Justice Gault, presiding over the High Court, reiterated the two-stage inquiry for assessing the reasonableness of withholding consent. This involves evaluating both the benefits to the party seeking consent and the detriments to the party withholding consent. The arbitrator’s decision was heavily influenced by the perception that the detriments to the respondents were significant and not trifling, as required by the Smallfield test.

Key Findings and Considerations

  1. Substantial Benefit vs. Trifling Detriment: The court emphasized that for consent to be unreasonably withheld, the proposed alteration must provide substantial benefit to the requesting party while causing only trifling detriment to the objecting party. The arbitrator found that the alterations would significantly benefit the appellants but also acknowledged that the respondents’ concerns were valid and substantial.
  2. Impact on Property Value and Usage: Concerns about potential loss of property value and changes in property usage were central to the respondents’ objections. The court noted that these concerns went beyond mere trifles and were legitimate considerations in the assessment of reasonableness.
  3. Balancing Interests: The judgment reinforced that the law prioritizes the interests of cross-lease owners who object to changes, given that they purchase properties with the expectation that the existing conditions will remain stable. This principle is crucial for maintaining the attractiveness of cross-lease ownership.
  4. Good Faith and Reasonableness: Justice Gault also touched upon the importance of good faith in cross-lease relationships. The court noted that both parties must act reasonably and in good faith, considering not only their own interests but also the legitimate concerns of their neighbors.

Broader Implications for Cross-Lease Disputes

The Martelli v Liow decision has significant implications for future cross-lease disputes. By reaffirming the principles of Smallfield v Brown, the judgment provides a clear framework for assessing the reasonableness of withholding consent in cross-lease agreements. This clarity is essential for property owners, legal practitioners, and arbitrators dealing with similar disputes.

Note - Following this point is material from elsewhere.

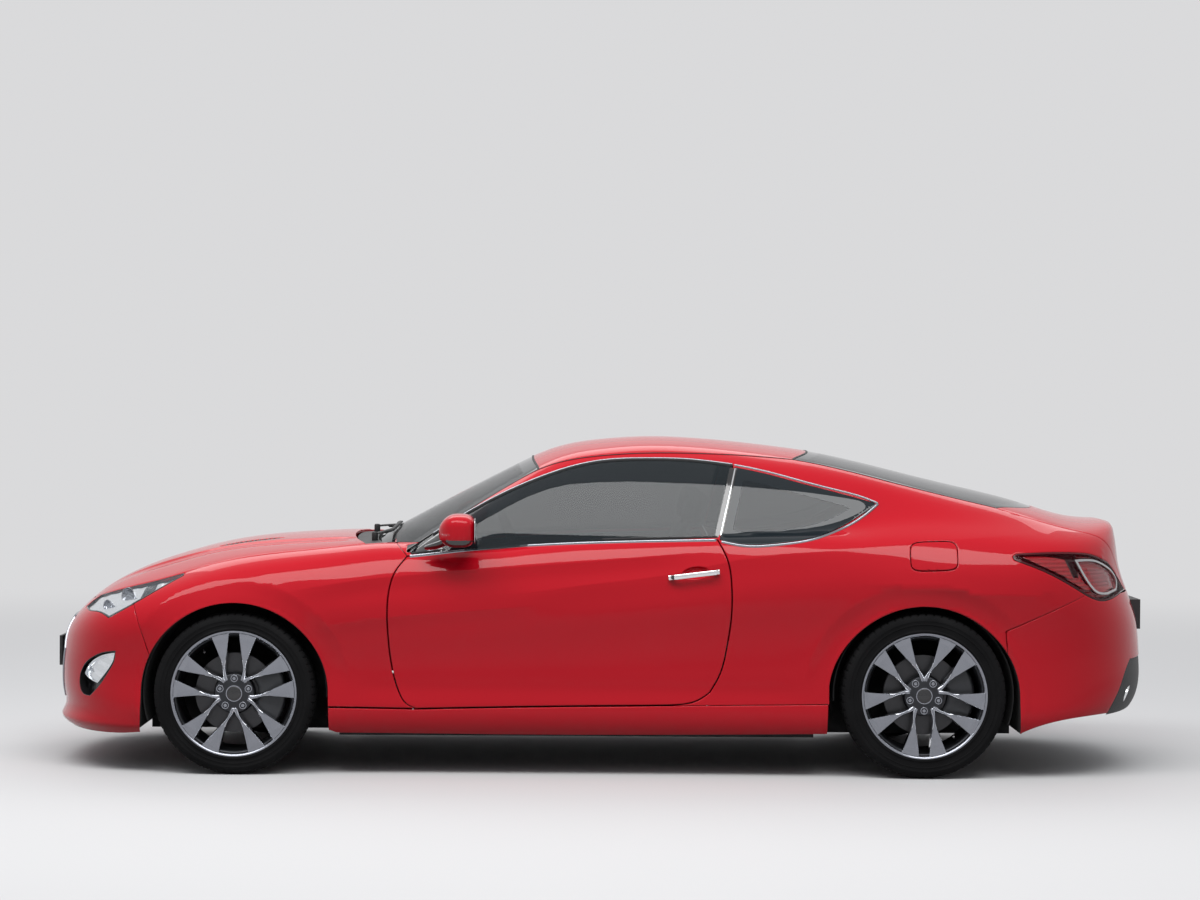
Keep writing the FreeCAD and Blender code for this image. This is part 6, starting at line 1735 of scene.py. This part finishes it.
class Panels:
    """The painted panels that don't open, and the hood, the lid and the flap."""

    def build(self):
        for side, shape in (("left", body_side_shape(True)), ("right", body_side_shape(False).mirrored())):
            finish_shape(side + "_body_side_skin", shape, finishes("red_paint"), "body_shell", "body_red",
                (side + "_body_side",))
        flap = panel(body_chart, [grown(rounded_flap(), -HALF_GAP * 0.6)], [], 12.0, 7.0, 0.0, 2.5,
            side_relief)
        finish_shape("fuel_flap_skin", flap, finishes("red_paint"), "fuel_flap_body", "body_red",
            ("fuel_flap",))
        self.fender()
        self.hood()
        self.roof()
        self.lid()
        self.front()
        self.rear()
        sill = panel(side_chart, [loop(*SILL)], [wheel_opening(*FRONT_OPENING), wheel_opening(*REAR_OPENING)],
                     18.0, 60.0, 0.0, 3.0, side_relief)
        both("sill", sill, ["red_paint"], "body_shell", "body_red", "{side}_sill")

    def fender(self):
        keep = np.concatenate([
            from_side([(x + 1, z - 1) for x, z in HEADLAMP_WING[::-1]], side_chart),
                from_side([(-419, 691), (-331, 440)], side_chart),
            from_side([(-331, 440), (-331, 292)], side_chart),
                from_side([(-331, 292), (746, 275)], side_chart),
                from_side([(x - 3, z) for x, z in DOOR_FRONT[::-1]], side_chart),
            from_side([(697, 897), (641, 955)], side_chart),
                from_top([(640, -709), (560, -709)], chart=top_chart),
            from_top([(x, y - 3) for x, y in HOOD_SIDE[::-1][:-4]], chart=top_chart)])
        rows = rows_beside(UPPER_CREASE[:4], CREASE_ROWS, to=on_ring) + rows_beside(LOWER_CREASE[:2],
            CREASE_ROWS, to=on_ring)
        cuts = [on_ring(side_chart(wheel_opening(*FRONT_OPENING))[0])]
        shape = panel(ring_chart, [keep], cuts, PANEL_SPACING, 3.0, 0.0, 3.0, side_relief, rows)
        both("fender", shape, ["red_paint"], "body_shell", "body_red", "{side}_fender")

    def hood(self):
        ring = grown(plan(HOOD_FRONT, HOOD_SIDE, HOOD_REAR), -HALF_GAP)
        crease = [(-600, -250), (-300, -330), (0, -395), (250, -430), (430, -445)]
        rows = []
        for sign in (-1, 1):
            rows += [traced([(x, sign * y) for x, y in crease], 9) + [0, off] for off in CREASE_ROWS]

        def relief(p):
            """A raised middle between two creases: 9 mm high, rising over 30 mm, and a hollow outside it."""
            edge = -smooth_line(crease)(p[:, 0])
            t = edge - np.abs(p[:, 1])
            ends = eased((p[:, 0] + 640) / 300) * eased((520 - p[:, 0]) / 160)
            return ends * (6.0 * eased((t + 14) / 28) - 4.0 * np.exp(-((t + 60) / 50) ** 2))

        vents = [oval(10, sign * 318, 138, 34, 0.0, 2.6, 110) for sign in (-1, 1)]
        shape = panel(top_chart, [ring], vents, 21.0, 14.0, 0.0, 3.0, relief, rows)
        finish_shape("hood_skin", shape, finishes("red_paint"), "hood_body", "body_red", ("hood",))
        slats = []
        for ring in vents:
            slats.append(panel(top_chart, [grown(ring, -0.6)], [], 12.0, 5.0, 4.0, 1.5, relief))
            side = np.sign(ring[0, 1])
            for x in np.arange(-100, 121, 20.0):
                half = 31 * (1 - abs((x - 10) / 140) ** 2.6) ** (1 / 2.6)
                place, way = top_chart(traced([(x - 4, side * 318 - half), (x + 4, side * 318 + half)], 12))
                lift = relief(place)[:, None]
                slats.append(swept(place - way * (lift - 2.5), -way, strip_profile(9, 2.2, -3), False, 0))
        finish_shape("hood_vents", joined(*slats), finishes("black_plastic"), "hood_body", "black_plastic")

    def roof(self):
        shape = panel(cabin_top_chart, [grown(plan(ROOF_FRONT, ROOF_SIDE, ROOF_REAR), -1.5)], [], 22.0, 4.0,
            0.0, 3.0)
        finish_shape("roof_skin", shape, finishes("red_paint"), "body_shell", "body_red", ("roof_panel",))
        lining = panel(cabin_top_chart, [grown(plan(ROOF_FRONT, ROOF_SIDE, ROOF_REAR), -8)], [], 40.0, 10.0,
            16.0, 3.0)
        finish_shape("headliner", lining, finishes("headliner"), "body_shell", "cabin_trim")
        screen = panel(screen_chart, [grown(plan(COWL_REAR, SCREEN_SIDE, ROOF_FRONT), -3)], [], 24.0, 5.0,
            1.0, 2.0)
        finish_shape("windshield_glass", screen, finishes("screen_glass"), "body_shell", "window_glass",
            ("windshield",))
        back = panel(cabin_top_chart, [grown(plan(ROOF_REAR, BACKLIGHT_SIDE, BACKLIGHT_REAR), -3)], [], 24.0,
            5.0, 1.0, 2.0)
        finish_shape("rear_window_glass", back, finishes("rear_glass"), "body_shell", "window_glass",
            ("rear_window",))
        quarter = panel(body_chart, [grown(loop(*QUARTER_GLASS), -1.0)], [], 12.0, 5.0, 4.0, 2.0)
        finish_shape("quarter_panes", joined(quarter, quarter.mirrored()), finishes("quarter_glass"),
            "body_shell", "window_glass", ("quarter_glass",))
        cowl = panel(top_chart,
            [plan([(531, -704), (486, -500), (458, -250), (452, 0)], [(531, -704), (612, -712)], COWL_REAR)],
            [], 22.0, 18.0, 10.0, 3.0)
        finish_shape("cowl_cover", cowl, finishes("black_plastic"), "body_shell", "black_plastic", ("cowl",))

    def lid(self):
        front = on_lid(cabin_top_chart(np.array([(x + 6, y) for x, y in BACKLIGHT_REAR], float))[0])
        left = np.concatenate([front[:1], np.array(LID_SIDE, float)])
        right = left[::-1] * [-1, 1]
        top = np.concatenate([front * [-1, 1], front[::-1][1:]])
        ring = loop([LID_SIDE[-1], (0, 126), tuple(right[0])], right, top, left)

        def relief(p):
            """A lip along the deck's rear edge, 9 mm high over 60 mm."""
            back = tail_x(p[:, 2]) - 0.00016 * p[:, 1] ** 2
            return 8.0 * np.exp(-((p[:, 0] - back + 10) / 46) ** 2) * eased((p[:, 2] - 980) / 50)

        shape = panel(lid_chart, [ring], [], PANEL_SPACING, 14.0, 0.0, 3.0, relief)
        finish_shape("trunk_lid_skin", shape, finishes("red_paint"), "trunk_lid_body", "body_red",
            ("trunk_lid",))

    def front(self):
        low = np.concatenate(
            [from_side([(-386, 168), (-460, 160), (-560, 156), (-700, 156)], side_chart, on_nose)])
        grille = on_nose(
            front_chart(np.concatenate(
            [traced([GRILLE[k], GRILLE[(k + 1) % 6]], 14)[:-1] for k in range(6)]))[0])
        left = np.concatenate([
            from_top([(x - 6, y) for x, y in HOOD_FRONT[::-1]], on_nose, top_chart),
                from_side([(x, z - 1) for x, z in HEADLAMP_NOSE], side_chart, on_nose),
            from_side([(-529, 629), (-421, 689)], side_chart, on_nose),
                from_side([(-421, 689), (-333, 440)], side_chart, on_nose),
                from_side([(-333, 440), (-333, 290)], side_chart, on_nose),
                from_side([(-333, 290), (-386, 168)], side_chart, on_nose), low])
        # the chart's angle grows to the right, so the left side is its mirror image
        ring = np.concatenate([left, (left * [-1, 1])[::-1]])
        fog = on_nose(side_chart(loop(*FOG_POCKET, step=9))[0])
        arch = on_nose(side_chart(wheel_opening(*FRONT_OPENING))[0])
        cuts = [grille, fog, fog * [-1, 1], arch, arch * [-1, 1]]

        def relief(p):
            off = np.hypot(p[:, 0] / (1 + FRONT_WIDER), p[:, 2] - FRONT_RADIUS) - FRONT_ARCH
            lip = 5.0 * np.exp(-((p[:, 2] - 190) / 20) ** 2)
            return 3.0 * np.exp(-((off - 20) / 16) ** 2) + lip

        shape = panel(nose_chart, [ring], cuts, 17.0, 3.0, 0.0, 3.0, relief)
        finish_shape("front_bumper_skin", shape, finishes("red_paint"), "body_shell", "body_red",
            ("front_bumper",))

    def end(self):
        """The bumper's forward edge behind the wheel arch, from its top down."""
        return np.concatenate(
            [from_side([(3153, 604), (3161, 516)], side_chart, on_tail),
            from_side([(3161, 516), (3120, 400)], side_chart, on_tail)[1:],
                               from_side([(3120, 400), (3196, 176)], side_chart, on_tail)[1:]])

    def rear(self):
        left = np.concatenate([
            from_side([(3153, 604), (3488, 749)], side_chart, on_tail),
                from_side([(x, z - 1) for x, z in TAIL_LAMP_CORNER], side_chart, on_tail)])
        top_end = left[-1]
        low = from_side([(3614, 258), (3228, 192), (3196, 176)], side_chart, on_tail)
        ring = np.concatenate(
            [left, traced([tuple(top_end), (0, 748)], 14),
            traced([(0, 748), (-top_end[0], top_end[1])], 14)[1:],
                               (left * [-1, 1])[::-1], self.end() * [-1, 1],
                               (low * [-1, 1])[::-1],
                               traced([(-low[0][0], low[0][1]), (0, 290), tuple(low[0])], 14), low,
                               self.end()[::-1]])
        arch = on_tail(side_chart(wheel_opening(*REAR_OPENING))[0])

        def relief(p):
            off = np.hypot((p[:, 0] - REAR_AXLE) / (1 + REAR_WIDER), p[:, 2] - REAR_RADIUS) - REAR_ARCH
            return 3.0 * np.exp(-((off - 20) / 16) ** 2)

        shape = panel(tail_chart, [ring], [arch, arch * [-1, 1], valance_ring()], 17.0, 3.0, 0.0, 3.0, relief)
        finish_shape("rear_bumper_skin", shape, finishes("red_paint"), "body_shell", "body_red",
            ("rear_bumper",))


# Sizes and colours that a user may change
class CoupeColours(bpy.types.PropertyGroup):
    paint: bpy.props.FloatVectorProperty(name="Paint", description="Body paint as seen on screen",
        default=(0.74, 0.0, 0.10), subtype="COLOR_GAMMA", min=0, max=1)
    wheel: bpy.props.FloatVectorProperty(name="Wheels", description="Painted faces of the wheels",
        default=(0.55, 0.56, 0.59), subtype="COLOR_GAMMA", min=0, max=1)
    seats: bpy.props.FloatVectorProperty(name="Seats", description="Seat leather",
        default=(0.12, 0.115, 0.115), subtype="COLOR_GAMMA", min=0, max=1)


class CoupeSizes(bpy.types.PropertyGroup):
    tread_depth: bpy.props.FloatProperty(name="Tread Depth", description="Depth of the tyres' grooves",
        default=0.007, min=0.0, max=0.012, unit="LENGTH")
    tread_blocks: bpy.props.IntProperty(name="Tread Blocks", description="Lateral slots round each tyre",
        default=64, min=24, max=96)
    trim_width: bpy.props.FloatProperty(name="Trim Width", description="Width of the bright window trim",
        default=0.012, min=0.004, max=0.03, unit="LENGTH")
    frit_width: bpy.props.FloatProperty(name="Frit Width",
        description="Black printed edge of the fixed glass", default=0.05, min=0.0, max=0.1, unit="LENGTH")


class COUPE_OT_panels(bpy.types.Operator):
    """Build the painted body panels"""
    bl_idname = "coupe.panels"
    bl_label = "Body Panels"

    def execute(self, context):
        Panels().build()
        return {"FINISHED"}


class COUPE_OT_doors(bpy.types.Operator):
    """Build the doors with their glass"""
    bl_idname = "coupe.doors"
    bl_label = "Doors"

    def execute(self, context):
        Doors().build()
        return {"FINISHED"}


class COUPE_OT_wheels(bpy.types.Operator):
    """Build the tyres, rims, discs and calipers"""
    bl_idname = "coupe.wheels"
    bl_label = "Wheels"

    def execute(self, context):
        Wheels().build()
        return {"FINISHED"}


class COUPE_OT_lamps(bpy.types.Operator):
    """Build the headlamps, fog lamps and tail lamps"""
    bl_idname = "coupe.lamps"
    bl_label = "Lamps"

    def execute(self, context):
        Lamps().build()
        return {"FINISHED"}


class COUPE_OT_trim(bpy.types.Operator):
    """Build the mouldings, seals, pillar covers and grille"""
    bl_idname = "coupe.trim"
    bl_label = "Trim"

    def execute(self, context):
        Trim().build()
        return {"FINISHED"}


class COUPE_OT_outside(bpy.types.Operator):
    """Build the mirrors, handles, wipers, valance and exhaust tips"""
    bl_idname = "coupe.outside"
    bl_label = "Mirrors and Handles"

    def execute(self, context):
        Outside().build()
        return {"FINISHED"}


class COUPE_OT_cabin(bpy.types.Operator):
    """Build the seats, steering wheel and dashboard details"""
    bl_idname = "coupe.cabin"
    bl_label = "Cabin"

    def execute(self, context):
        Cabin().build()
        return {"FINISHED"}


class COUPE_OT_stage(bpy.types.Operator):
    """Build the floor, sky, lamps and camera"""
    bl_idname = "coupe.stage"
    bl_label = "Stage"

    def execute(self, context):
        Stage().build()
        return {"FINISHED"}


NODE_FINISHES = {
    "underbody": "underbody", "cabin_trim": "cabin_trim", "engine_metal": "engine_metal",
        "chassis_steel": "chassis_steel", "exhaust_steel": "exhaust_steel",
    "black_plastic": "black_plastic", "bright_trim": "chrome", "tyre_rubber": "tyre_rubber",
        "rim_metal": "wheel_gunmetal", "seat_leather": "seat_leather",
    "wheel_leather": "seat_leather", "lamp_lens": "reflector", "tail_lens": "red_lens",
        "window_glass": "side_glass", "body_red": "red_paint",
}


class COUPE_OT_frame(bpy.types.Operator):
    """Give every carried-over frame node its finish"""
    bl_idname = "coupe.frame"
    bl_label = "Frame Finishes"

    def execute(self, context):
        slots = {part["node"]: part["material_slot"] for part in frame["record"]["subparts"]}
        for name, obj in frame["nodes"].items():
            finish = finishes("liner_felt" if name == "arch_liners" else NODE_FINISHES[slots[name]])[0]
            for slot in obj.material_slots:
                slot.material = finish
        return {"FINISHED"}


OPERATORS = (
    COUPE_OT_stage, COUPE_OT_frame, COUPE_OT_panels, COUPE_OT_doors, COUPE_OT_wheels, COUPE_OT_lamps,
        COUPE_OT_trim, COUPE_OT_outside, COUPE_OT_cabin)


class COUPE_PT_builder(bpy.types.Panel):
    bl_idname = "COUPE_PT_builder"
    bl_label = "Coupe"
    bl_space_type = "VIEW_3D"
    bl_region_type = "UI"
    bl_category = "Coupe"

    def draw(self, context):
        for operator in OPERATORS:
            self.layout.operator(operator.bl_idname)
        for name in ("paint", "wheel", "seats"):
            self.layout.prop(context.scene.coupe_colours, name)
        for name in ("tread_depth", "tread_blocks", "trim_width", "frit_width"):
            self.layout.prop(context.scene.coupe_sizes, name)


CLASSES = (CoupeColours, CoupeSizes) + OPERATORS + (COUPE_PT_builder,)


def register():
    for item in CLASSES:
        bpy.utils.register_class(item)
    bpy.types.Scene.coupe_colours = bpy.props.PointerProperty(type=CoupeColours)
    bpy.types.Scene.coupe_sizes = bpy.props.PointerProperty(type=CoupeSizes)


def unregister():
    del bpy.types.Scene.coupe_colours
    del bpy.types.Scene.coupe_sizes
    for item in reversed(CLASSES):
        bpy.utils.unregister_class(item)


def main():
    register()
    bpy.context.scene.name = "Scene"
    for operator in OPERATORS:
        group, name = operator.bl_idname.split(".")
        getattr(getattr(bpy.ops, group), name)()


if __name__ == "__main__":
    main()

Practical Considerations for Cross-Lease Owners

For cross-lease owners, the case highlights the importance of careful consideration and documentation when proposing or objecting to alterations. Owners seeking consent should provide detailed plans and justifications for their proposed changes, demonstrating the substantial benefits and minimal detriments. Conversely, owners withholding consent must articulate their concerns clearly, ensuring they are not seen as trivial or unreasonable.

Conclusion and Remittal

The court concluded that the arbitrator’s approach was consistent with the principles outlined in Smallfield v Brown. However, due to the dominance of references to “trifling” in the arbitrator’s award, the case was remitted for reconsideration in light of the High Court’s judgment. This remittal underscores the need for precision in applying legal principles to ensure fair and equitable outcomes.


The Martelli v Liow decision underscores the importance of the Smallfield test in cross-lease disputes regarding the withholding of consent for alterations. The case reaffirms that while significant benefits to the requesting party are necessary, the detriments to the objecting party must be minimal to deem consent unreasonably withheld. This judgment provides valuable guidance for future disputes, ensuring that the rights and expectations of cross-lease property owners are adequately balanced and protected.

By carefully weighing the benefits and detriments associated with proposed alterations, courts can ensure fair outcomes that respect the interests of all parties involved in cross-lease agreements. This decision reinforces the necessity of good faith and reasonableness in cross-lease relationships, promoting stability and cooperation among property owners.